Your Job is Not Your Career

I recently was reviewing a new book Career Distinction: Stand Out By Building Your Brand, by William Arruda and Kirsten Dixson. One of the interesting insights to emerge from it is notion that we no longer have careers in the traditional sense. These days, a job is not a career as it was in the fifties and sixties. In the old sitcoms like Bewitched, where Darren went to the same job every day with no thought of career change and no worry about getting fired. And in the comic strips, Blondie’s Dagwood has been wrangling with Mister Dithers for 75 years without worrying about losing his job.

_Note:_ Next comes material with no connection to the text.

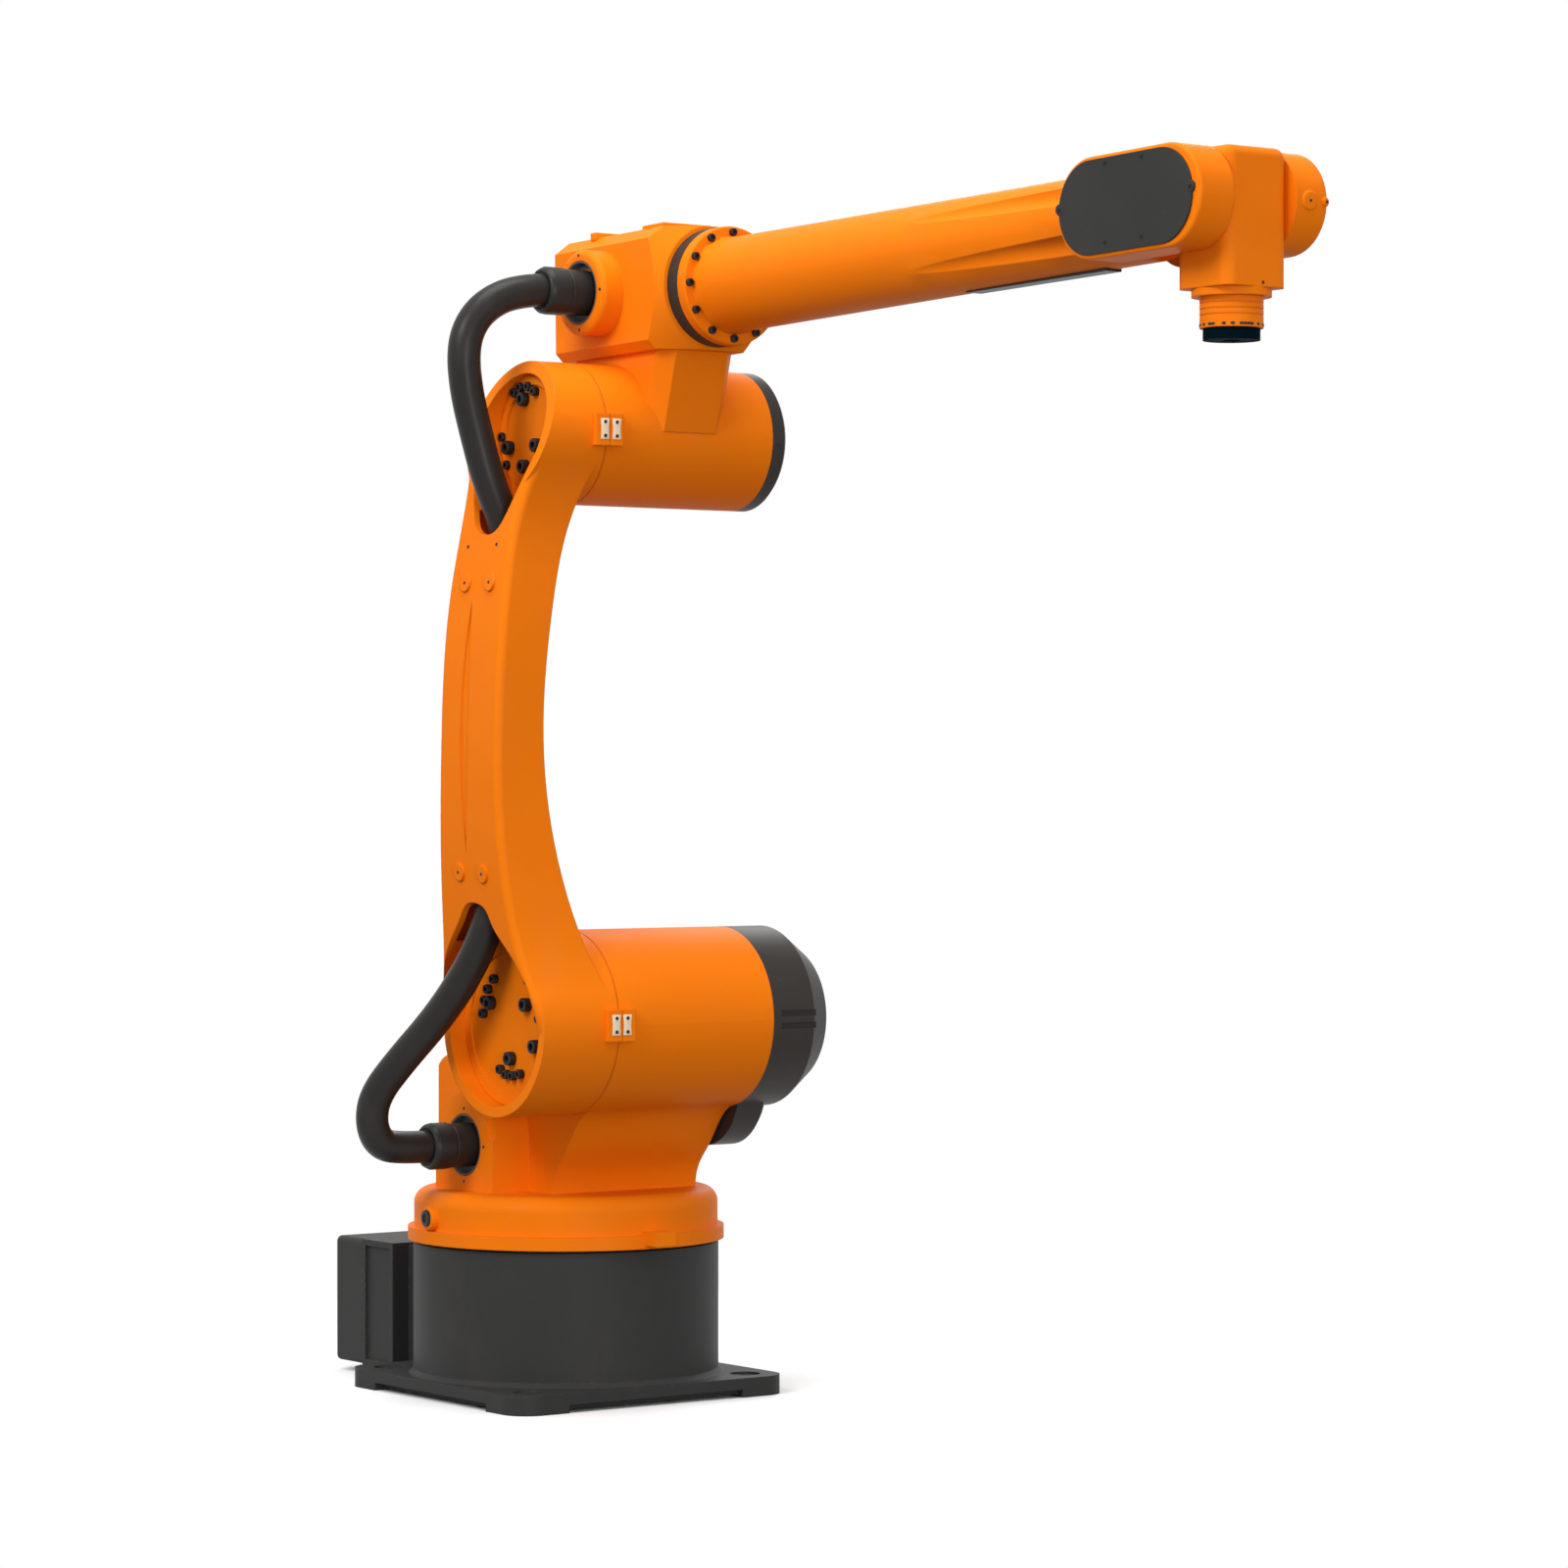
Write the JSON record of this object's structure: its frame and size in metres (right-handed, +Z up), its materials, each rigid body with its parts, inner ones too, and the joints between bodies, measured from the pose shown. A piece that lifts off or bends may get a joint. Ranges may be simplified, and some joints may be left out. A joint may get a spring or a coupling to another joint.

Today, there is less corporate loyalty (both by the employer and employee) and work tends to be results-driven and project-based. There is less of a sense of working toward long-term success, and more short-term, higher yield objectives. Corporations are more concerned with quarterly results and immediate stock performance these days, and as a result employment is driven by short-term objectives. (In contrast to Blondie’s Dagwood, consider the plight of Ted Forth in the Sally Forth comic strip who lost his job of many years; a more realistic storyline for the times.)

One of my NETSHARE contacts shared his experience with a large Fortune 500 company. Whenever they finished a project, they were invited to find a similar project within the organization, and if they couldn’t find a project, they would lose their job. This kind of corporate attitude is becoming increasingly prevalent as corporations struggle to boost their bottom line and increase shareholder value in an increasingly competitive market.

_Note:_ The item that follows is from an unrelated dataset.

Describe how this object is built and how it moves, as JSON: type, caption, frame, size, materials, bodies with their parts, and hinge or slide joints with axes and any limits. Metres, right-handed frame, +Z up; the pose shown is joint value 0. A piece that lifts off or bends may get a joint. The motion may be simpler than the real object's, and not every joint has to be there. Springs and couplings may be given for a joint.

In a recent Ask the Coach session with Kim Batson and Deb Dib, for example, one of the callers said that he was taking a more aggressive approach to building his personal brand through networking and blogging after being laid off for the second time in four years – clearly he understands that no job is permanent and keeping your network intact is becoming increasingly important.

So what does that mean for executives. Be nimble! Be connected! Be ready! Be visible! Increase your online profile through social networking and blogging, and be prepared because the ax may fall when you least expect it.